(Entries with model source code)
# # # #

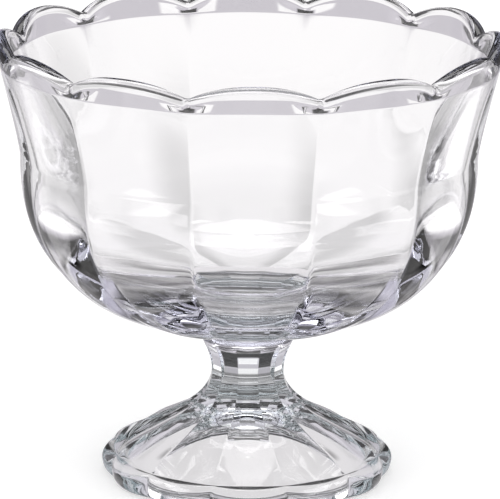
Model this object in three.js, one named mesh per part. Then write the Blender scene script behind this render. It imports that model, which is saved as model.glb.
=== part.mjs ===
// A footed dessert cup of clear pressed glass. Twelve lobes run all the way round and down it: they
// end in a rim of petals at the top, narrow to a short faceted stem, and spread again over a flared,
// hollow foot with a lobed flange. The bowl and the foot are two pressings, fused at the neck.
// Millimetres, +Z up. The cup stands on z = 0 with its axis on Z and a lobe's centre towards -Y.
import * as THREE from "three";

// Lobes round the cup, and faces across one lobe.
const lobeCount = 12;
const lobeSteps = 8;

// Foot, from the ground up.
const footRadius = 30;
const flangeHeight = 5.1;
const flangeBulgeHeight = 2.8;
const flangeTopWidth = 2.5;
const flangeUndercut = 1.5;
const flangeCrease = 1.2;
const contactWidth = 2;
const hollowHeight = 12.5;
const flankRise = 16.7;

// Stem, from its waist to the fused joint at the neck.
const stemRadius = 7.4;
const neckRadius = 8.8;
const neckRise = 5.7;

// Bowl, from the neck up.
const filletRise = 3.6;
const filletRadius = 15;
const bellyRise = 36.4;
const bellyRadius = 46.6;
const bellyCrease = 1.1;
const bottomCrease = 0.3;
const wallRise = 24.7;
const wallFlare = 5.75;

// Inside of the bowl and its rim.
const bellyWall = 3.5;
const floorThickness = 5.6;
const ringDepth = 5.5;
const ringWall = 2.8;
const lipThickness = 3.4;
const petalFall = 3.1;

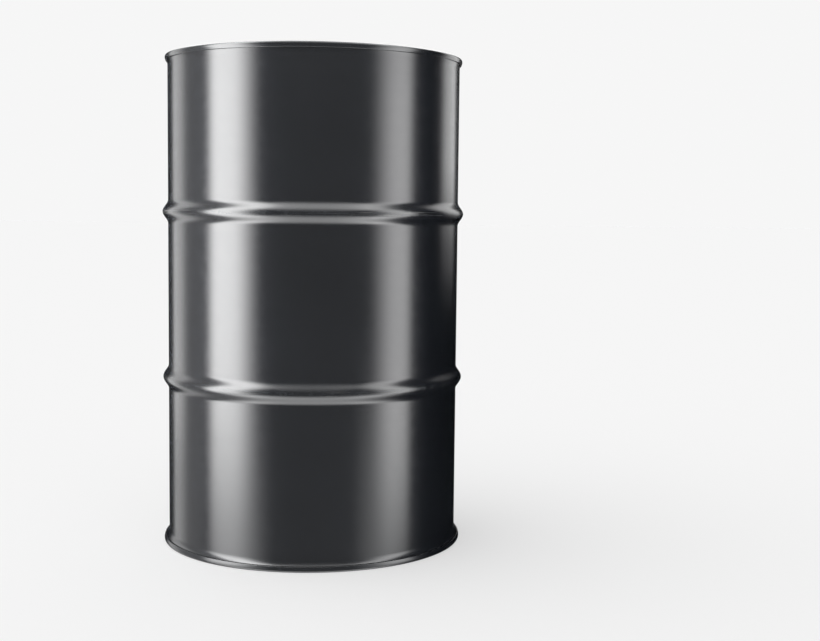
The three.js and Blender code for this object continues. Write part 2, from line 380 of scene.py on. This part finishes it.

# # # #

WORK TO BE COMPLETED
Count how many lines contain "scene" and give only that count.

ANSWER FOR THIS EXERCISE
2